Berta Isla, terceiro livro que leio deste autor maravilhoso que é Javier Marías, é um primor da literatura, um livro que mistura espionagem ao já tradicional talento do escritor espanhol (é para mim o atual maior escritor vivo com o trágico desaparecimento de Philip Roth), para dissecar os relacionamentos. Conta a história de amor canhestra e disfuncional entre Berta Isla, uma jovem professora de literatura, que se apaixona por Tomás Nevinson, um jovem estudante de Oxford, meio espanhol, meio inglês, a cujas habilidades notáveis para aprender línguas e imitações impecáveis de sotaques o fizeram ser recrutado para o serviço secreto britânico.

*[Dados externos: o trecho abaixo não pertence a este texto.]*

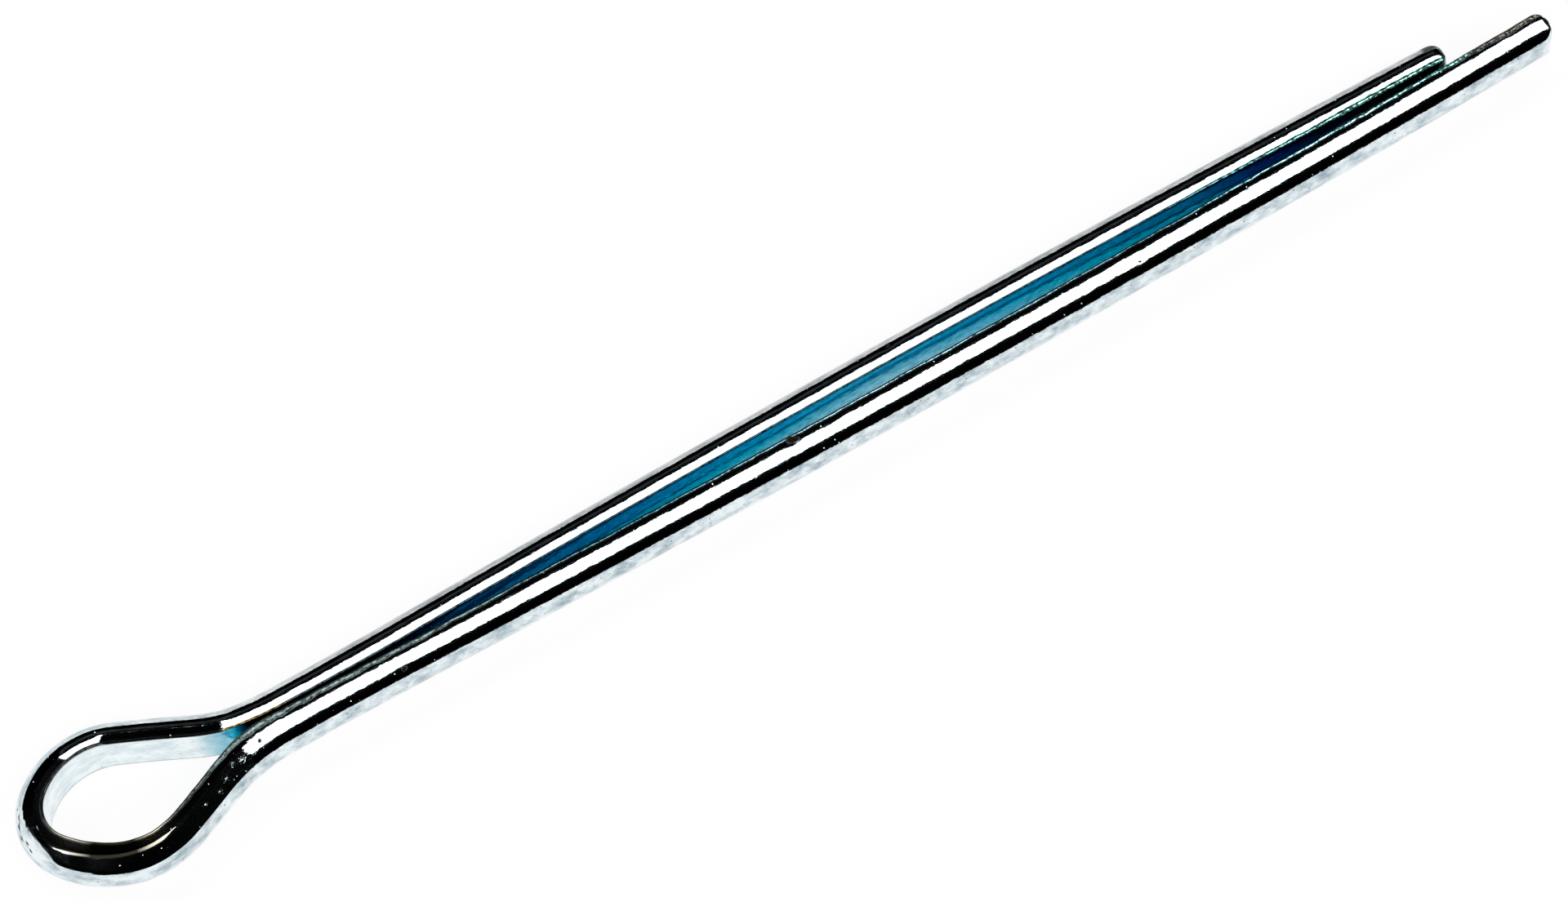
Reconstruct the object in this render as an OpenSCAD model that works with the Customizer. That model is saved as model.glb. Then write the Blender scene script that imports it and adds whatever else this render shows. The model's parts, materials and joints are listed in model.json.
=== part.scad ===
// Split cotter pin bent from one length of half-round steel wire.
// X runs along the shank towards the tips, Y across the two legs, Z up.
// The origin is on the shank's axis, where the eye's last bend ends and the two
// legs begin to run parallel. The pin lies flat, with the eye in the XY plane.
// The wire's path is the line along the middle of its flat face.

/* [Wire] */
// Diameter of the closed shank, which is two half-round wires side by side
shank_d = 3.7; // [3.5:0.05:3.9]
// Break on the two long edges of the wire, between its flat and its round face
edge_break = 0.12; // [0.06:0.01:0.2]

/* [Eye] */
// Radius of the flat face round the outer end of the eye
end_r = 2.1; // [1.8:0.1:2.4]
// Distance of the end bend's centre from the shank's axis, towards the short leg
end_offset = 0.8; // [0.6:0.1:1]
// Turn of the end bend, before the short leg's side of the eye takes over
short_end_turn = 46; // [40:1:50]
// Radius of the flat face along the short leg's side of the eye
short_side_r = 4.3; // [4:0.1:4.8]
// Turn of the end bend, before the long leg's side of the eye takes over
long_end_turn = 29; // [25:1:35]
// Radius of the flat face along the long leg's side of the eye
long_side_r = 5.1; // [4.8:0.1:5.6]
// Slope of the eye's flanks to the shank's axis, half way along each
flank_slope = 24.5; // [23:0.5:26]
// Turn of each flank, which is nearly straight
flank_turn = 3; // [2:0.5:5]
// Radius of the flat face at the neck, where each flank bends into its leg
neck_r = 12.5; // [11:0.1:13]

/* [Legs] */
// Gap between the two flat faces beside the eye, where the legs nearly touch
neck_gap = 0.06; // [0.04:0.01:0.07]
// Length over which the two legs run parallel after the neck
parallel_length = 2; // [2:0.5:4]
// Slope at which each leg leaves the parallel stretch
splay_slope = 1.4; // [1.35:0.05:1.5]
// Radius at which each leg begins to splay
splay_r = 30; // [20:5:60]
// Radius of the short leg's slow bow back towards the axis
short_bow_r = 1700; // [1650:10:1900]
// Radius of the long leg's slow bow back towards the axis
long_bow_r = 1490; // [1470:10:1700]
// Distance from the origin to the short leg's tip
short_length = 76.9; // [60:0.1:79]
// Distance from the origin to the long leg's tip
long_length = 83.1; // [80:0.1:84]

/* [Tips] */
// Rounding of each tip's outer corner, seen from above
tip_outer_r = 1.3; // [0.8:0.1:1.5]
// Rounding of each tip's corner at the flat face, seen from above
tip_inner_r = 0.4; // [0.2:0.05:0.5]

/* [Hidden] */

wire_r = shank_d / 2;
// Facets round the wire and steps along each bend, in the preview mesh
round_steps = 64;
bend_steps = 12;
// A tip's roundings meet its faces at a slight angle, by this share of their radius
tip_bite = 0.06;

// The wire's slope where it starts round the eye, and at both ends of a flank
start_slope = 90;
high_slope = flank_slope - flank_turn / 2;
low_slope = flank_slope + flank_turn / 2;

// Radius of a flank that joins its side of the eye to the neck's bend
function flank_r(side_r, end_turn, offset) =
    let (
        top = offset + end_r * sin(end_turn) + side_r * (cos(high_slope) - sin(end_turn)),
        bottom = neck_gap / 2 + neck_r * (1 - cos(low_slope))
    )
    round(1000 * (top - bottom) / (cos(high_slope) - cos(low_slope))) / 1000;

// The wire's path is a list of stretches. Each is a radius and a turn, which is
// positive towards the round face and negative towards the flat one. A straight
// stretch is its length and no turn. These run from the eye's outer end to the neck.
function eye_path(side_r, end_turn, offset) = [
    [end_r, -end_turn],
    [side_r, end_turn - start_slope - high_slope],
    [flank_r(side_r, end_turn, offset), -flank_turn],
    [neck_r, low_slope]
];

// The bow of a leg that starts with the splay and covers the given distance along X
function bow(bow_r, run) =
    [bow_r, -round(10000 * (splay_slope + asin(run / bow_r - sin(splay_slope)))) / 10000];

// Where a stretch ends, when it starts at the given place of [x, y, slope]
function end_of(place, stretch) =
    let (r = sign(stretch[1]) * stretch[0], slope = place[2] + stretch[1])
    r == 0
        ? place + [stretch[0] * cos(slope), stretch[0] * sin(slope), 0]
        : [
            place.x + r * (sin(slope) - sin(place[2])),
            place.y - r * (cos(slope) - cos(place[2])),
            slope
        ];

// The places between the stretches of a path, with its two ends
function places(start, path, i = 0) =
    i == len(path)
        ? [start]
        : concat([start], places(end_of(start, path[i]), path, i + 1));
function last(list) = list[len(list) - 1];

short_eye = eye_path(short_side_r, short_end_turn, end_offset);
long_eye = eye_path(long_side_r, long_end_turn, -end_offset);
// Distance from the flat face at the eye's outer end to the end of the neck
eye_reach = last(places([0, end_offset, start_slope], short_eye)).x;

// Half-round section: the flat face lies along x = 0, and the round face is at x > 0
module section() {
    intersection() {
        circle(r = wire_r, $fn = round_steps);
        polygon([
            [0, edge_break - wire_r],
            [edge_break, -wire_r],
            [shank_d, -wire_r],
            [shank_d, wire_r],
            [edge_break, wire_r],
            [0, wire_r - edge_break]
        ]);
    }
}

// A shift in two steps, so that pieces placed end to end meet exactly
module put(x, y) {
    near = [round(100 * x) / 100, round(100 * y) / 100];
    translate(near)
        translate([x, y] - near)
            children();
}

// The wire along one stretch, from the given place
module wire(place, stretch) {
    r = stretch[0];
    turn = stretch[1];
    slope = place[2];
    to_round = turn > 0;
    if (turn == 0)
        put(place.x, place.y)
            rotate([90, 0, 90])
                linear_extrude(r)
                    section();
    else
        put(place.x - sign(turn) * r * sin(slope), place.y + sign(turn) * r * cos(slope))
            rotate_extrude(
                start = to_round ? slope + 270 : slope + 90 + turn,
                angle = abs(turn),
                $fn = bend_steps * ceil(360 / abs(turn))
            )
                translate([r, 0])
                    mirror([to_round ? 1 : 0, 0])
                        section();
}

// What the rounding of a tip's corner leaves out, with the corner at the origin and
// the leg at x < 0 and y < 0
module corner_waste(corner_r) {
    bite = tip_bite * corner_r;
    translate([bite - corner_r, bite - corner_r, -shank_d])
        linear_extrude(2 * shank_d)
            difference() {
                square(2 * corner_r);
                circle(r = corner_r, $fn = round_steps);
            }
}

// The last stretch of a leg, with its tip's corners rounded
module tip(place, stretch) {
    end = end_of(place, stretch);
    difference() {
        wire(place, stretch);
        put(end.x, end.y)
            rotate([0, 0, end[2]]) {
                translate([0, wire_r])
                    corner_waste(tip_outer_r);
                mirror([0, 1])
                    corner_waste(tip_inner_r);
            }
    }
}

// Half of the pin, from the eye's outer end to a tip
module half(eye, offset, bow_r, leg_length) {
    path = concat(eye, [[parallel_length, 0], [splay_r, splay_slope]]);
    stops = places([-eye_reach, offset, start_slope], path);
    for (i = [0 : len(path) - 1])
        wire(stops[i], path[i]);
    tip(last(stops), bow(bow_r, leg_length - last(stops).x));
}

module cotter_pin() {
    color([0.74, 0.78, 0.81]) {
        half(short_eye, end_offset, short_bow_r, short_length);
        mirror([0, 1, 0])
            half(long_eye, -end_offset, long_bow_r, long_length);
    }
}

cotter_pin();
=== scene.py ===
# %% [markdown]
# # A split cotter pin in Blender
# A cotter pin is one length of half-round wire, bent back on itself so that its
# flat faces lie together. The bend stands open as an eye, and the two legs pass
# through a hole and are spread behind it. Here the packed pin gives the size and
# place of everything, and the bright zinc, the rounded edges and the marks of
# making are added around it. The scene is in metres, with X along the shank
# towards the tips, Y across the two legs and Z up.

# %% Load the packed pin
import json
import math

import bmesh
import bpy
import numpy as np
from mathutils import Matrix, Vector, noise


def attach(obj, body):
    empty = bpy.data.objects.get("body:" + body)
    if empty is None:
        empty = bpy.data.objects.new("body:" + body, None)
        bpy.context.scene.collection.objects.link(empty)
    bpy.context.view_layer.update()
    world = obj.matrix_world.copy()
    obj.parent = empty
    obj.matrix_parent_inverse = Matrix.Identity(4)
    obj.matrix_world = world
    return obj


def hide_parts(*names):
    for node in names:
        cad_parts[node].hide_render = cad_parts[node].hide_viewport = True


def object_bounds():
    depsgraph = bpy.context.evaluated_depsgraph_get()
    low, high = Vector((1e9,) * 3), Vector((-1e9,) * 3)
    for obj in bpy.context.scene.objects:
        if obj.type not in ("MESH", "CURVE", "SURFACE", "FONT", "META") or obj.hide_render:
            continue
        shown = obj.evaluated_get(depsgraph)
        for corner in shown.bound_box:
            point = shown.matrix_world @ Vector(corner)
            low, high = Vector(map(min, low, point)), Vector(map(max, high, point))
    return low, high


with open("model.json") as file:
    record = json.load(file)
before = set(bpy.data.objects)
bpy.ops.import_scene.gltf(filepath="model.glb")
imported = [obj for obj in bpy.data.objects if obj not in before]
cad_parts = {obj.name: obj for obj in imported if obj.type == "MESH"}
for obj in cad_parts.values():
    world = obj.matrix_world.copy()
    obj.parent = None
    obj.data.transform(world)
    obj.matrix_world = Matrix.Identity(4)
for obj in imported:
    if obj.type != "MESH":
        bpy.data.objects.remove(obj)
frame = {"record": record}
cad_low, cad_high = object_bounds()
MM = 0.001
print("CAD box in mm:", [round(v / MM, 2) for v in (*cad_low, *cad_high)])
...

Uma vez casados, Berta tem de lidar com os segredos do marido, com essa eterna aura de mistério e desfaçatez, suas ausências cada vez mais espaçadas, a cujo hiato cada vez mais espaçado entre os dois se consolida de vez com o súbito desaparecimento de Tomás.
Marías leva o leitor para o turbulento interior dos pensamentos de Berta, choramos com ela, nos angustiamos pela longa e infecunda espera, como que junto a ela espreitamos pela fímbria da janela a esquina vazia nunca preenchida pelo retorno de seu marido. Os anos passam e Berta é envolvida por essa atmosfera esfumada – palavra que permeia todo o romance, onde nada lhe é dito, mas tudo é cogitado, levando esta personagem fascinante aos píncaros do desespero.
Marías, brilhante como sempre, mescla referências literárias (Shakespeare, Beckett, Eliot e Balzac), históricas (a Guerra das Malvinas e a revolução na Irlanda do Norte) com essa habilidade incomum de assombrar com palavras poderosas com alto teor filosófico para falar do sentimento de perda, de abandono, de desesperança, de reviravoltas, de traições, de reconciliações, de fuga, de reencontro e, por fim, de renovada esperança, esse ciclo tão presente à vida que conhecemos. É um bálsamo, um enorme alento ante tanta aridez plástica, impessoal, trôpega, presente em livros dispensáveis com os quais sempre topamos e que jamais deveríamos perder tempo.